Montpellier (awp/afp) - L'essor des objets connectés, maintes fois annoncé mais retardé année après année, est freiné par la multiplicité des acteurs, dont de nouveaux entrants aux reins pas toujours très solides.

Le secteur de l'internet des objets connaît une croissance bien inférieure aux prévisions, alors que diverses études annoncent de 30 à 50 milliards d'objets connectés dans le monde d'ici moins de 15 ans.

"Chacun fait un peu son truc de son côté, avec ses propres spécificités. Les questions de sécurité ainsi que les aspects juridiques viennent encore compliquer la donne. Nous sommes toujours au début, c'est un frémissement", concède Emmanuel Mouton, PDG de Synox, une entreprise toulousaine spécialisée.

L'internet des objets (IoT) désigne un ensemble d'objets qui communiquent à travers des réseaux et transmettent des données sur eux-mêmes ou l'environnement dans lequel ils se trouvent, de façon autonome, sans action humaine.

Il peut s'agir d'appareils domestiques, mais aussi de bracelets connectés, de colis équipés de puces transmettant la localisation de chacun, de véhicules, de robots ou encore de compteurs électriques communicants.

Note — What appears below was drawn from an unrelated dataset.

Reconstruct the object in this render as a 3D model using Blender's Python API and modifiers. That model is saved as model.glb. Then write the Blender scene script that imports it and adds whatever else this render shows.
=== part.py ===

L'un des freins à cet essor vient de la multiplication des standards dans les réseaux qui renforce la confusion au sein des entreprises clientes pas toujours au fait des technologies les plus adaptées à leurs besoins, ce qui les poussent à différer leur décision.

"Il y a beaucoup d'acteurs qui apparaissent et beaucoup disparaitront car au final, les technologies ne sont pas très différentes. Nous ne sommes, à l'heure actuelle, même pas sûrs que les quelques champions qui émergent vont durer", estime ainsi Vincent Bonneau, directeur de la business unit internet à l'institut Idate qui organise son colloque annuel à Montpellier.

Pour les entreprises du secteur, cette hésitation des clients potentiels freine l'émergence d'un standard et les empêche d'atteindre une masse critique et donc d'obtenir des baisses de coûts.

Ils doivent donc démontrer la pertinence des solutions qu'ils proposent pour convaincre les clients de basculer dans le tout connecté, voire combler les faiblesses de concurrents.

- Usages méconnus -

"Un client nous a appelés car il avait connecté son entrepôt mais il ne savait pas quoi en faire, il ne savait pas comment récupérer les données ni les exploiter. Il faut être dans l'accompagnement de l'usage et l'adaptabilité face aux besoins spécifiques", détaille ainsi Soline Olzanski, vice-présidente en charge de la stratégie et de l'innovation chez l'opérateur Hub One.

D'autant que, pour les industries traditionnelles, la transformation numérique va au-delà de la connexion de leurs outils de production et implique souvent une transformation complète de leur fonctionnement.

"Le temps de maturation de la part de clients potentiels est long car nous sommes face à un système qui va assez loin dans la manière dont on transforme une entreprise et qui pose également des questions de fond sur l'usage final de cette évolution", explique ainsi Mme Olzanski.

Or les gains ne sont pas toujours évidents. Si l'amélioration de la productivité est régulièrement mise en avant, cette dernière est parfois relative, dans des entreprises qui ont déjà fortement optimisé leur mode de fonctionnement.

Pour Vincent Bonneau, "dans bon nombre de segments, on utilise déjà les données, sans pour autant être connecté. Alors certes, on pourra désormais faire de la micro-optimisation mais ce n'est pas ce qui fera une différence majeure".

Pour la majorité des spécialistes du secteur, la transformation numérique se fera dans tous les cas même si les entreprises n'ont pas encore une idée précise de l'apport réel sur leur activité.

"Une entreprise qui hésite mais qui voit ses concurrents y aller, elle est obligée de le faire également. Nous sommes face à une telle révolution que toutes les solutions existeront en parallèle, il y a de la place pour tout le monde, en fonction des besoins de chaque client", considère ainsi Emmanuel Mouton.

"Tout ne pourra pas être connecté dans un premier temps, loin de là, et pour ce qui pourra l'être, l'efficacité doit encore être prouvée. A moins d'une innovation bluffante, il faudra un retour sur investissement, ce qui est loin d'être démontré", relativise cependant M. Bonneau.